• New Jersey Tax Court Clarifies Disposed Interest in Irrevocable Trusts
  • July 5, 2017 | Authors: Jarad Kim Stiles; Michael L. Salad; Peter Y. Fu
  • Law Firms: Cooper Levenson, P.A. - Atlantic City Office; Cooper Levenson, P.A. - Atlantic City Office
  • The long-debated issue as to what constitutes a complete disposition of interests in real property for purposes of irrevocable trusts was recently settled by the Tax Court of New Jersey in the matter of Estate of Mary Van Riper v. Director, Division of Taxation.

    In Van Riper, Mary Van Riper and her husband, Walter Van Riper, established an irrevocable trust in 2007, which this article will refer to as the “Irrevocable Trust.” The sole asset in the Irrevocable Trust was the Van Ripers’ marital home, which was transferred to the Irrevocable Trust in exchange for one dollar.

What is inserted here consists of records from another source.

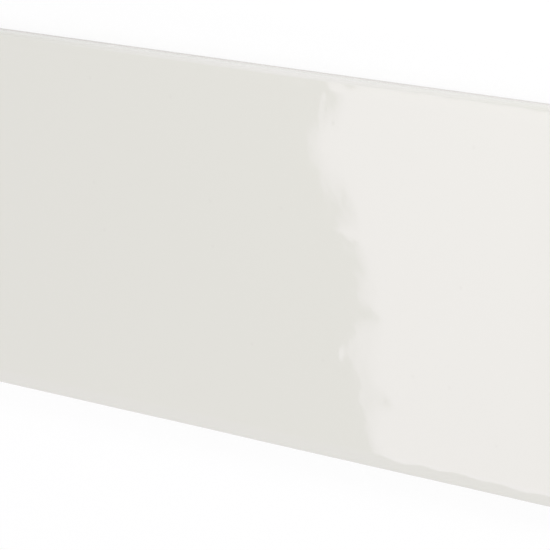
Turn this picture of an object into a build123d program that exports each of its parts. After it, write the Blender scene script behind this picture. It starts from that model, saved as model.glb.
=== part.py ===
"""A glazed ceramic wall tile, 300 x 100 x 8 mm, lying on its back with the glazed face up.

It is one pressed and fired piece. X runs along the tile, Y across it and Z up through it.
The origin is the middle of the back, on the plane that the ribs of the back rest on.
All sizes are in millimetres and degrees.
"""

import os
from math import cos, pi

from build123d import *

# The outside of the tile. The thickness is that of the highest point of its face.
LENGTH = 300.0
WIDTH = 100.0
THICKNESS = 8.0

# The rim of the face: it falls away gently, and then turns over a small arris.
# The same small radius rounds the four upright corners.
RIM_WIDTH = 3.0
RIM_DROP = 0.35
RIM_BLEND_RADIUS = 14.0
ARRIS_RADIUS = 0.7

# The lower part of each side leans in towards the back, so that the die releases the tile.
RELEASE_HEIGHT = 3.6
RELEASE_INSET = 0.4

# The face is slightly uneven, like that of a hand-made tile. Each swell is half its
# height, its wavelength along X, its wavelength along Y and its phase in radians.
SWELLS = (
    (0.050, 190.0, 260.0, 0.6),
    (0.040, 118.0, -150.0, 2.1),
    (0.028, -83.0, 96.0, 4.4),
    (0.020, 61.0, 210.0, 1.3),
)
SURVEY_SPACING = 10.0
SURVEY_OVERHANG = 10.0
SURVEY_TOLERANCE = 0.001

# The back: shallow pockets between ribs, inside a plain border, to key into the adhesive.
BORDER = 7.0
RIB_WIDTH = 2.0
POCKETS_ALONG = 24
POCKETS_ACROSS = 7
POCKET_DEPTH = 0.6
POCKET_DRAFT = 35.0


def face_height(x, y):
    """Height of the uneven face above the back, before its rim is shaped."""
    crest = sum(half_height for half_height, *_ in SWELLS)
    swell = sum(
        half_height * cos(2 * pi * (x / wave_x + y / wave_y) + phase)
        for half_height, wave_x, wave_y, phase in SWELLS
    )
    return THICKNESS - crest + swell


def survey_lines(reach):
    """Evenly spaced places from one side of the tile to the other, and a little past both."""
    reach += SURVEY_OVERHANG
    count = round(2 * reach / SURVEY_SPACING)
    return [-reach + 2 * reach * i / count for i in range(count + 1)]


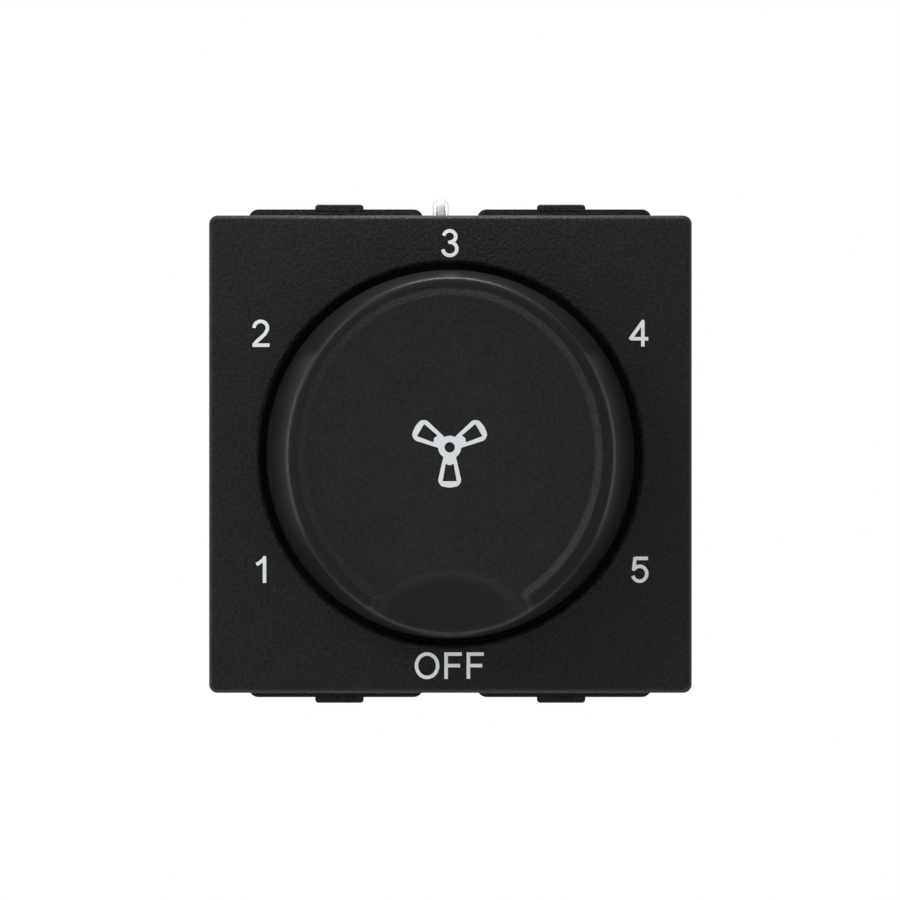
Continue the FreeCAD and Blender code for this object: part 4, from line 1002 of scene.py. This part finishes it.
@dataclass
class FanSymbol:
    """The three-bladed fan printed on the dial's dished face.

    Sizes are millimetres, and directions are degrees. A root or a tip is how far from the hub the
    blade or its bare window begins or ends, and its half width there.
    """

    hub: Point = (-0.10, 0.735)
    hub_radius: float = 1.07
    hub_hole: float = 0.48
    directions: tuple[float, ...] = (270.0, 30.5, 149.5)
    root: Point = (0.80, 0.56)
    tip: Point = (3.16, 1.10)
    tip_crown: float = 0.62
    tip_round: float = 0.55
    shoulder: float = 0.72
    shoulder_round: float = 0.44
    crown_round: float = 2.0
    window_root: Point = (1.55, 0.375)
    window_tip: Point = (3.15, 0.655)
    window_round: float = 0.05
    lobe_radius: float = 0.40
    lobe_reach: float = 1.26
    disc_sides: int = 48
    cut_margin: float = 0.1
    level: float = 17.05
    ink_thickness: float = 0.03
    ink_proud: float = 0.015

    def prisms(
        self, name: str, outlines: Iterable[Sequence[Point]], margin: float = 0.0
    ) -> Object:
        """One object made of a flat solid on each outline.

        Args:
            name: the object's name.
            outlines: points in the plane of the face.
            margin: how far the solids run on past the ink's back and front.

        Returns:
            The object.
        """
        high = self.level + self.ink_proud + margin
        low = self.level + self.ink_proud - self.ink_thickness - margin
        shape = bmesh.new()
        for outline in outlines:
            back, front = (
                [shape.verts.new((x * MM, -height * MM, z * MM)) for x, z in outline]
                for height in (low, high)
            )
            shape.faces.new(back)
            shape.faces.new(front)
            for index in range(len(outline)):
                after = (index + 1) % len(outline)
                shape.faces.new((back[index], back[after], front[after], front[index]))
        bmesh.ops.recalc_face_normals(shape, faces=shape.faces)
        return solid_piece(name, shape)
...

    The Irrevocable Trust permitted Mr. and Mrs. Van Riper to live in their marital home for their respective lifetimes and for the residence to be irrevocably transferred to the couple’s niece upon the second of Mr. and Mrs. Van Riper to pass away. Mr. Van Riper passed away three months after executing the Irrevocable Trust, while Mrs. Van Riper passed away in 2013.

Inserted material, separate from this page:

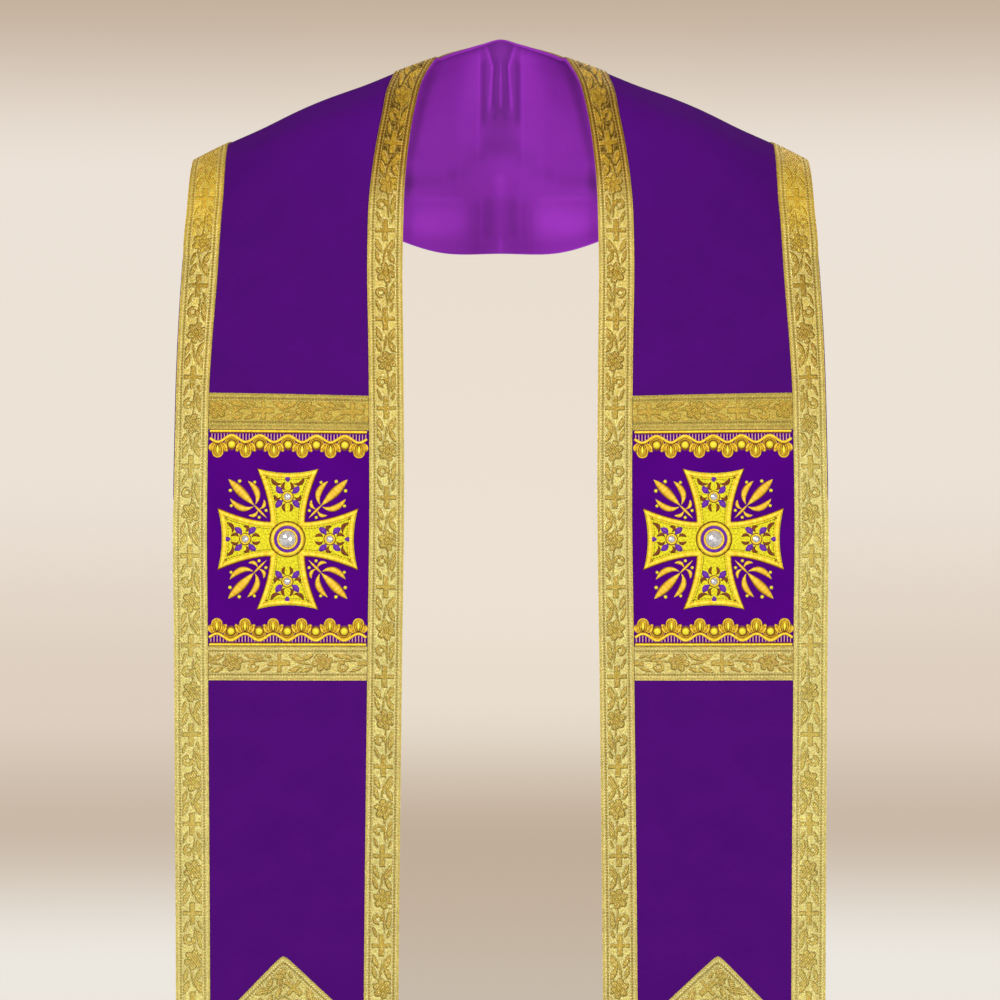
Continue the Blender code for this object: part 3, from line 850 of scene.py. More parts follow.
# Tucks and soft bands of the lining behind the neck, in mm on the back: x and z of each end of a
# fold, its half width, and its height towards the front. Each has a mirror image across the seam.
liningFolds = dict(
    bias=1.3,
    rows=(
        (11.8, 14.0, 6.4, -3.4, 1.2, 0.42), (6.4, -1.0, 8.8, -32.0, 1.2, 0.4),
        (9.0, 14.0, 2.0, -6.0, 2.6, -0.25), (4.0, 0.0, 4.2, -31.0, 1.8, -0.5),
        (0.0, 0.0, 0.0, -30.0, 0.8, 0.45), (13.2, 4.0, 12.8, -42.0, 2.2, -0.36),
        (16.8, 10.0, 16.8, -70.0, 1.1, 0.2), (0.4, -31.0, 5.4, -39.0, 1.3, -0.25),
        (31.0, -20.0, 31.5, -88.0, 2.0, 0.14), (40.0, -84.0, 98.0, -86.0, 6.0, -0.34),
        (20.0, -71.0, 90.0, -72.0, 4.0, 0.14), (28.0, -97.0, 68.0, -96.0, 1.6, 0.2),
        (7.2, -91.0, 8.8, -130.0, 5.2, -0.22), (14.6, -90.0, 14.8, -142.0, 1.1, 0.18),
        (18.6, -99.0, 20.0, -132.0, 3.8, -0.22), (0.0, -106.0, 0.0, -146.0, 1.6, 0.3),
    ),
    # Painted light and shade on the satin, where it is painted lighter or darker: x and z of each
    # end, half width and share
    tones=(
        (0.0, 60.0, 0.0, -52.0, 20.0, -0.74), (-16.0, -61.0, 16.0, -61.0, 10.0, -0.42),
        (15.0, -64.0, 38.0, -81.0, 9.0, -0.32), (0.0, -78.0, 0.0, -96.0, 7.0, 0.42),
        (12.0, -96.0, 14.0, -124.0, 9.0, -0.26), (12.0, -126.0, 26.0, -148.0, 5.0, -0.2),
        (42.0, 22.0, 57.0, -24.0, 5.0, -0.6), (57.0, -24.0, 66.0, -62.0, 4.6, -0.6),
        (66.0, -62.0, 69.2, -98.0, 4.2, -0.56), (69.2, -98.0, 70.4, -142.0, 4.0, -0.56),
        (24.0, -113.0, 90.0, -116.0, 17.0, 0.47), (14.0, -108.0, 60.0, -118.0, 16.0, 0.14),
        (0.0, -126.0, 0.0, -150.0, 12.0, 0.34), (20.0, -136.0, 60.0, -140.0, 8.0, 0.2),
    ),
    # the shadow beside the galloons: reach and share
    edge=(3.2, -0.5),
    # how far back the lining has to lie for its folds to start and to be whole
    back=(14.0, 40.0),
)


def liningFold(points):
    # Height of the folds towards the front; they fade out where the lining comes over the
    # shoulders to the front.
    x, y, z = points[..., 0], points[..., 1], points[..., 2]
    total = sum(fold(x, z, row) for row in liningFolds["rows"])
    return total * eased(y, *liningFolds["back"])


def liningShade(points, across):
    # Painted light and shade: lighter on the folds' ridges and darker in their troughs, the broad
    # painted tones, and a painted shadow beside the galloons.
    x, y, z = points[..., 0], points[..., 1], points[..., 2]
    broad = sum(fold(x, z, row) for row in liningFolds["tones"]) * eased(y, *liningFolds["back"])
    reach, deep = liningFolds["edge"]
    return liningFold(points) + broad + deep * np.exp(-np.abs(across) / reach)


def liningRelief(across, width):
    # The lining hangs a little free of the cloth between its two edges, so the folds have room.
    free = eased(across, 1.5, 14.0) * (1 - eased(across, width - 12.0, width - 2.0))

    def relief(points):
        bias = liningFolds["bias"] * eased(points[..., 1], *liningFolds["back"])
        return -(bias + liningFold(points)) * free

    return relief


def makeRoll(name, side, rows, share, middle, half, lift, thick, ends, glow):
    # A rolled edge: an oval round a line at this share of the width plus mm, which grows thin
    # between the two ends.
    angle = np.linspace(0, 2 * math.pi, 13)[None, :]
    thin = 1 - 0.9 * eased(rows, *ends)[:, None]
    across = share * widthAt(rows)[:, None] + middle + half * thin * np.cos(angle)
    along = np.broadcast_to(rows[:, None], across.shape)
    points = surface(along, across, lift - thick * thin * np.sin(angle)) * (side, 1, 1)
    faces = gridFaces(*across.shape)[:, :: int(side)]
    size = np.stack([4 * angle + 0 * across, along], axis=-1).reshape(-1, 2)
    # The shade paints light on the roll where glow is above 0 and shade where it is below.
    shade = np.full(across.shape, glow)
    return makePiece(name, points.reshape(-1, 3), faces, size, [liningMaterial], shade=shade)


# The cloth and the lining: how far out each starts, its thickness, and its columns across; how
# much lighter the cloth is painted on the shoulders as painted light, and between which heights
# that grows. The rolls: rows, share of the width, mm beyond it, half width, lift, half thickness,
# ends and shade, which is painted shade on the neck roll and a painted highlight on the back roll.
layerLook = dict(cloth=(0.0, 1.2, 43), lining=(-1.25, 1.1, 67), lighter=(0.5, -150.0, -40.0))
rollEnds = alongAt(edgeLook["neckEnd"])
rolls = dict(
    neck=(np.arange(0.0, rollEnds[1], 2.5), 0.0, 0.42, 0.38, -0.05, 1.25, rollEnds, -0.25),
    back=(np.arange(0.0, 215.0, 2.5), 1.0, -0.75, 0.5, -1.3, 0.6, (165.0, 210.0), 0.6),
)
# Rows along the strip: close where it is bent, and closest where the lining has its tucks
bentEnd = 460.0
longRows = np.linspace(bentEnd, stripEnd, 110)
clothRows = np.concatenate([np.arange(0.0, bentEnd, 3.0), longRows])
liningRows = np.concatenate([
    spread(0, 36, 0.7)[:-1], spread(36, 96, 1.6)[:-1], spread(96, 456, 3.0), longRows[:-1]
])
cloths, linings = {}, {}
trims, liningTrims = {"Left": [], "Right": []}, {"Left": [], "Right": []}
for title, word, side in sides:
    rows = clothRows
    lift, thick, columns = layerLook["cloth"]
    along, across = stripGrid(rows, (0.0, neckLip(rows)), (1.0, outerLip(rows) - edgeLip), columns)
    size = np.stack([across, along], axis=-1)
    # Painted light: the cloth's shade paints it lighter towards the shoulders.
    share, low, high = layerLook["lighter"]
    shade = share * eased(surface(along, across, 0.0)[..., 2], low, high)
    cloth = makeSheet(
        f"cloth{title}", side, along, across, lift, thick, size, clothMaterial, shade=shade
    )
    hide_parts(f"cloth_{word}")
    cloths[title] = cloth

    rows = liningRows
    lift, thick, columns = layerLook["lining"]
    along, across = stripGrid(rows, (0.0, edgeLip - neckLip(rows)), (1.0, -edgeLip), columns)
    size = np.stack([across, along], axis=-1)
    relief = liningRelief(across, widthAt(along))
    shade = liningShade(surface(along, across, 0.0), across)
    lining = makeSheet(
        f"lining{title}", side, along, across, lift, thick, size, liningMaterial, relief, shade
    )
    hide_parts(f"lining_{word}")
    linings[title] = lining
    for edge, values in rolls.items():
        roll = makeRoll(f"{edge}Roll{title}", side, *values)
        sewOn(roll, liningTrims[title])
print("cloth and lining are made")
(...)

    Under New Jersey law, the transfer of property to an irrevocable trust during an individual’s lifetime, which is commonly known as an inter vivos transfer, is generally subject to New Jersey estate and inheritance tax if such transfer is (i) in contemplation of the transferor’s death or (ii) intended to take effect at or after the death of the individual initiating the transfer of property. However, inter vivos transfers that are an “irrevocable and complete disposition of all reserved income, rights, interests and powers in and over the property transferred” and take place more than three years prior to a transferor’s death are expressly exempt from inheritance tax. N.J. Stat. Ann. § 54:34-1.1. The “Irrevocable Disposition Exemption” to the inheritance tax has been part of New Jersey law since 1955, surviving numerous legislative changes. Three elements must be met in order to gain eligibility for the Irrevocable Disposition

    Exemption:

    1. a transfer of real property by deed, grant, bargain, sale, or gift must occur
    2. the transferor must be entitled to some income, right, interest or power in the transferred property
    3. the transferor must irrevocably and completely dispose of all reserved income, rights, interest and powers in and over the transferred property at least three years prior to the transferor’s death.

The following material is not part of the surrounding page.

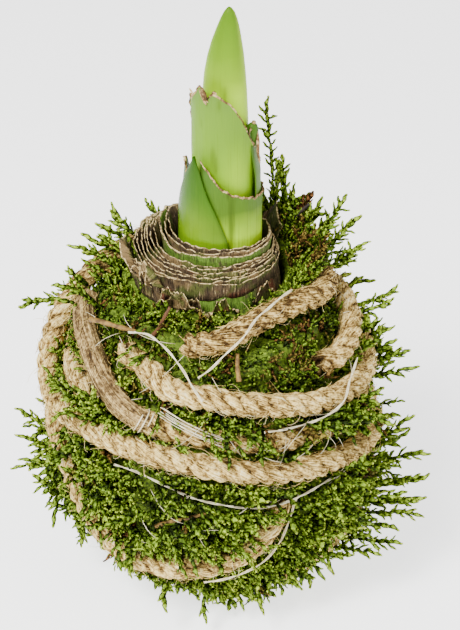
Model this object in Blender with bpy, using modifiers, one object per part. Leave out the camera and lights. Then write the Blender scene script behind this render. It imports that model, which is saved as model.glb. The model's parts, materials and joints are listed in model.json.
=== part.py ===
"""A sprouting amaryllis bulb in a ball of feather moss, bound with jute rope and fine thread.

Metres, +Z up. The origin is the middle of the small flat spot that the moss ball rests on.
The front, where the two small leaves part, looks along -Y.
"""

import math
import random

import bmesh
import bpy
from mathutils import Vector

MM = 0.001
GAP = 0.3 * MM
SIDES = 40

# The ball of moss: half its width, the height of its widest ring, its reach above and below that ring
BALL_HALF_WIDTH = 50.5 * MM
BALL_MIDDLE = 61.0 * MM
BALL_ABOVE = 60.0 * MM
BALL_BELOW = 66.0 * MM
BALL_SQUARENESS = 2.2
BALL_ROWS = 14
FLAT_SPOT = 18.0 * MM
MOUTH_RADIUS = 27.6 * MM
MOUTH_FLARE = 2.4 * MM
MOUTH_HEIGHT = 112.0 * MM
MOSS_LUMP = 0.8 * MM
MOSS_CUSHION = 4.0 * MM
CUSHION_NEAR = 6.0 * MM
CUSHION_FAR = 12.5 * MM
# The moss stands up behind the neck by so many mm, by degrees round the ball
COLLAR_RISE = [(-180, 0), (-20, 0), (5, 5), (25, 11), (65, 12), (100, 8), (130, 8), (160, 6), (180, 0)]
SHOOT_TRIES = 14
NEEDLE_COUNT = 120
NEEDLE_WIDTH = 1.6 * MM
FROND_COUNT = 60
FROND_THICKNESS = 0.8 * MM
FROND_ROOT = 1.6 * MM

# The bulb from its base plate up to its cut neck, as (radius, height) in mm
BULB_PROFILE = [
    (11.0, 10.2),
    (15.5, 11.0),
    (17.0, 14.5),
    (29.0, 20.0),
    (38.5, 31.0),
    (42.6, 46.0),
    (42.0, 61.0),
    (37.5, 76.0),
    (31.5, 88.0),
    (27.0, 97.0),
    (24.6, 106.0),
    (23.8, 115.0),
]
NECK_CENTRE = -1.2 * MM
NECK_RIM_RADIUS = 23.2 * MM
NECK_RIM_HEIGHT = 123.2 * MM
NECK_SCALES = 7
NECK_INNER_RISE = 7.6 * MM
SCALE_NOTCH = 2.6 * MM
SOCKET_CENTRE = 3.2 * MM
SOCKET_HALF_WIDTH = 14.7 * MM
SOCKET_HALF_DEPTH = 12.9 * MM
SOCKET_FLOOR = 112.0 * MM

# The leaves stand on the socket's floor
LEAF_FOOT = SOCKET_FLOOR + GAP
LEAF_THICKNESS = 0.9 * MM
SPROUT_CENTRE = 3.5 * MM
SPROUT_DEPTH = 0.86
MAIN_SHEATH_CENTRE = 3.8 * MM
SPEAR_TIP = 208.0 * MM
SPEAR_HALF_WIDTH = 7.5 * MM
SPEAR_HALF_DEPTH = 5.2 * MM

# The rope and the thread
ROPE_RADIUS = 4.0 * MM
ROPE_POINT_STEP = 15.0 * MM
THREAD_RADIUS = 0.45 * MM
THREAD_POINT_STEP = 7.0 * MM
BED_SPARE = 0.36 * MM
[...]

    In Van Riper, the Tax Court made two critical rulings which clarified the Irrevocable Disposition Exemption. First, the Tax Court held that the Van Ripers’ rights under the Irrevocable Trust constituted a retained life estate interest (meaning a right to live in the couple’s marital home during their respective lifetimes). Second, the Tax Court determined that the Irrevocable Disposition Exemption’s retention of the life estate interests, even though the property was subject to an irrevocable disposition, was not a complete disposition of such property. As such, the Tax Court determined that the transfer of the Van Ripers’ marital home from the Irrevocable Trust to the Van Ripers’ niece was subject to inheritance tax.

    Despite the Van Riper decision, the Tax Court’s clarification as to ambiguities in the wording of the Irrevocable Disposition Exemption will likely assist taxpayers in the long term. The Van Riper court accepted the New Jersey Division of Taxation’s contention that a life estate was implicitly formed, even though the Irrevocable Trust lacked explicit reference to a deed which transferred the property from the Van Ripers to the Irrevocable Trust.

    In a typical scenario that we encounter, the transfer of real property into a trust for $1.00 constitutes a gift with a transferred basis equal to the transferor’s basis. The life estate will be deemed to be included in the decedent’s gross estate and will be subject to a step-up in basis to the fair market value of the property at the decedent’s date of death. This step-up in basis can be extremely beneficial if the property has a low basis. For example, assume a property was purchased for $100,000 and had a value of $450,000 at the decedent’s date of death. If the owner of the property transferred the property to an irrevocable trust in exchange for $1.00 but did not retain a life estate and the property was sold for $450,000, a capital gain of $350,000 would be realized; however, the step-up in basis may result in no capital gains tax if the property is sold after the date of death of the decedent and the initial transfer is characterized as an implied life estate, as the New Jersey Division of Taxation advocated (and the Tax Court accepted) in Van Riper.